Of course if your pre-K students grow up to be peaceable, responsible, taxpaying, and generally lovely adults — who happen to live somewhere else — well, you can’t make an omelette without cracking a piggy bank, right?

Snark aside, what do we really have here?  Is it a good idea or not? Is this a way for communities to access funds for desperately needed investments, or is it a new way for the financiers who burned down our economy just a few years ago to rape the public funds — again?  Bear in mind, please, that there is a substantial risk here. Research about the future costs of jail and welfare are estimates, made to illustrate various cost/benefit analyses. They are not carefully calibrated prices. The weight of evidence says there will be savings, and the side benefit is happy people and less crime. To me, that’s enough to argue for investment, but the happy people and less crime parts of the benefit aren’t going to help pay off a loan.

It might be worth asking at this point, why those communities can’t afford to invest in these improvements the evidence says will pay off.
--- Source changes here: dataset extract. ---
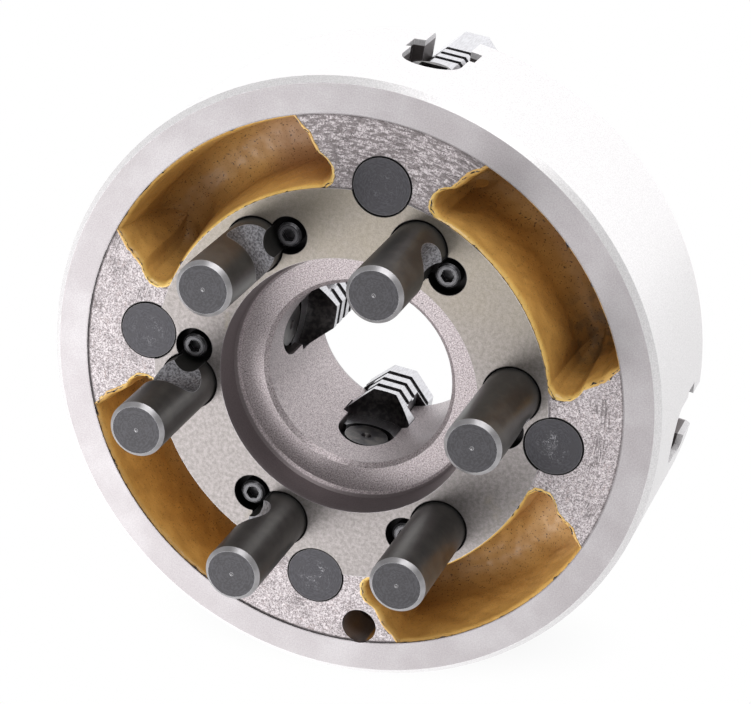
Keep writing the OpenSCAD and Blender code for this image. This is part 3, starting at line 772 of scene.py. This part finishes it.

Oh, right, it’s all the tax breaks of the past decades. Did you know that business taxes used to be the third most important source of revenue to the state of Rhode Island?  Now they are fifth, behind the lottery and all the fees collected by various departments. Did you know that the richest Rhode Islanders paid over three times the income tax of the average taxpayer in 1996, and in 2011, a bit more than twice?  Over the past decades, our state and nation have cut taxes repeatedly in a vain and misguided attempt to stimulate the economy and things have only gotten worse for everyone except those whose taxes were cut.

So now that we can’t afford to make these investments in education and infrastructure (not to mention the human capital our business community claims they want access to but won’t pay for) here’s a new plan: take money from the rich, not as taxes, but as loans, and in return pay them the benefits that used to be thought of as belonging to everyone. And if the benefits don’t actually pan out, do you imagine that the financiers will be at risk?

It’s easy to imagine a community in dire straits, seeking to salvage the futures of some of its residents, with such a desperate and risky scheme. Business owners on Federal Hill used to find themselves wondering in the same way if they should ask the mob for help. But to imagine — no, to actually see and hear — a gubernatorial candidate suggest that this is a good idea on its own merits is appalling. The idea is a disgrace, a wholesale sellout of the very concept of the public good.

So what do we learn here?  First, that the creativity of people paid millions of dollars to think of new ideas to make more money is nearly boundless. Over the past decades, we offered a bargain: tax cuts for rich people in exchange for a better economy. But they used the money to buy political power and used it to extract still more money from the rest of us. They are already on the way to owning the world. Here is yet one more way for the fabulously wealthy to solidify their control of our politics and our world.

The other thing we learn?  That clearly Gina Raimondo is not at all worried by the idea that she might be perceived as too closely tied to the wolves of Wall Street. The question she should answer: does she want to promote the public good, or sell it?